Rain is in alot of them too. I don't know why. There's alot of moon on the new record. That I do know.
Considering you have been making records for twenty years this is quite hypothetical, but if you were not making music now, what would you be doing?
I really don't know. I gave up an interest in art work and drawing during high school to move more into music. Between the two, I just went more into music. I might have done some more painting and drawing, I can really understand painting, as we all can. Everybody has paintings that really effect them. But I really can't say. I wasn't in school getting a particular degree or something.

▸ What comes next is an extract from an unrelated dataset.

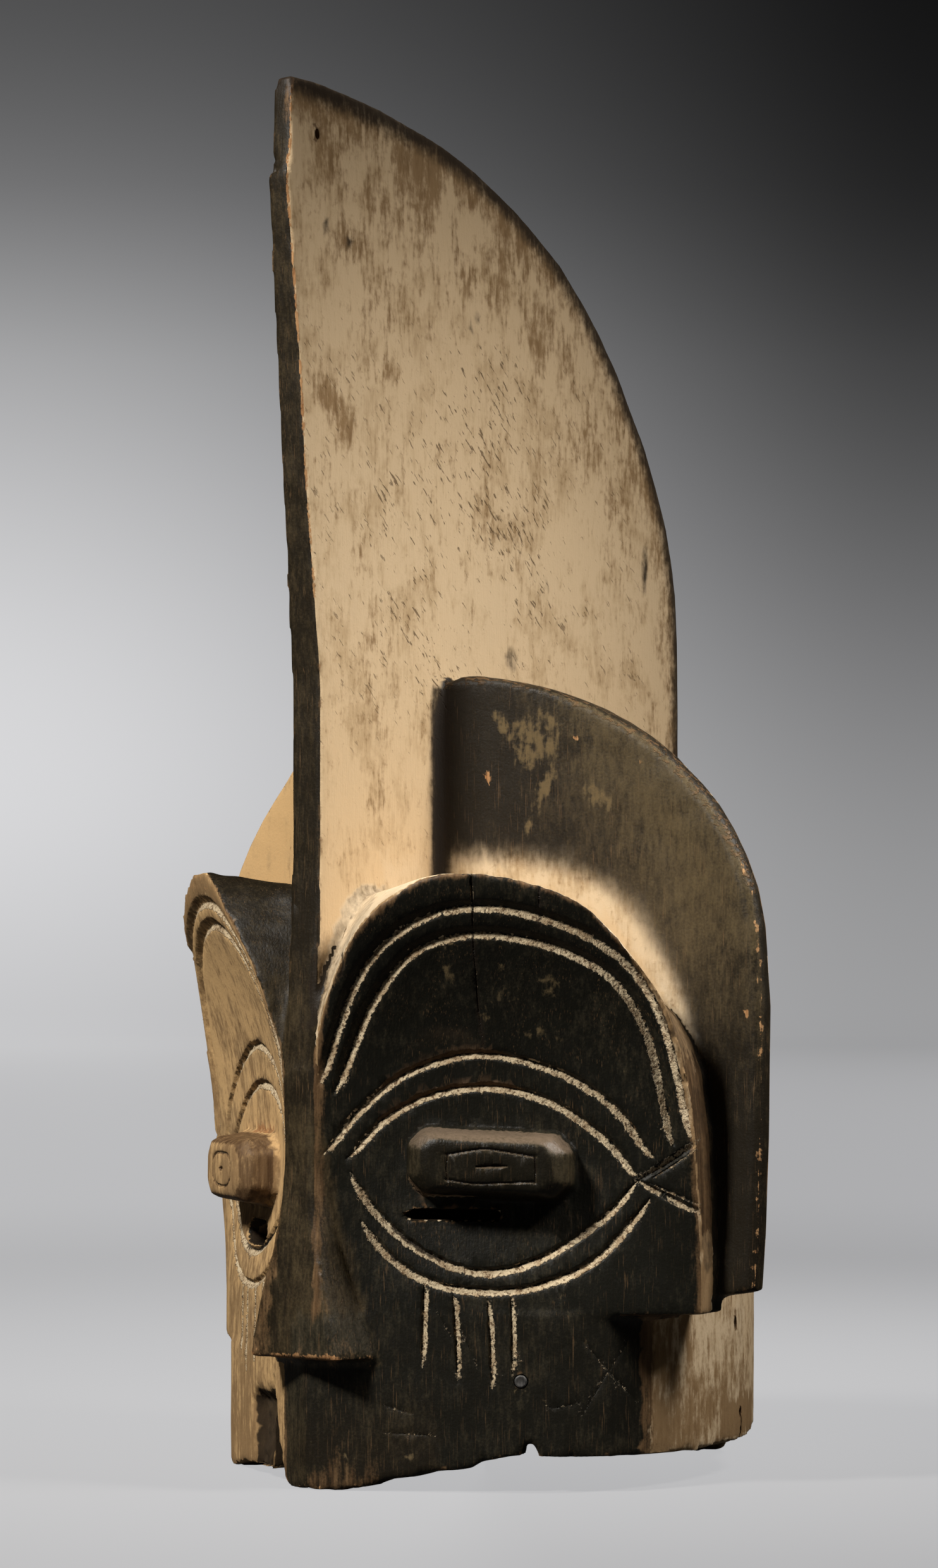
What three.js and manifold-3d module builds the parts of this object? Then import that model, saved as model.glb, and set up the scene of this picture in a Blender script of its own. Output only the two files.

I never got that far with an alternate plan!
Are there any particular artists you enjoy now?
I like Renoir and Monet.
How about other musicians?
I still think Robert Johnson's incredible. I'm still really captivated listening to him, listening to him carefully. And I like work by Morrissey, his record called Vauxhall and I, and I still go back to John Cale's Paris 1919, every month or so. I like that record alot in the way it makes me feel. Elvis's Sun Sessions will never let you down. There's a vitality there that cuts through any day. Those records, recordings, they're just recorded live, three guys in the studio just letting go.
Do you prefer playing with a band?
I don't want to do the same thing all the time. I've played solo so much now that I look forward to getting a band out on the road for maybe a month of several dates. I don't mind playing solo, I just don't want to do it all the time.
Will you be doing the folk festivals in the summer?
I would imagine I'll do some of them. I'd like another crack at the Philadelphia Folk Festival, but I don't know what's planned right now.
You say so many things in your songs. If you could say just one thing, and everyone in the world would have to listen to it, what would that be?
[Laughs] You'd have to give me about a week to think about that. Uh, maybe "You can't roller-skate in a buffalo herd," but Roger Miller already said that, didn't he?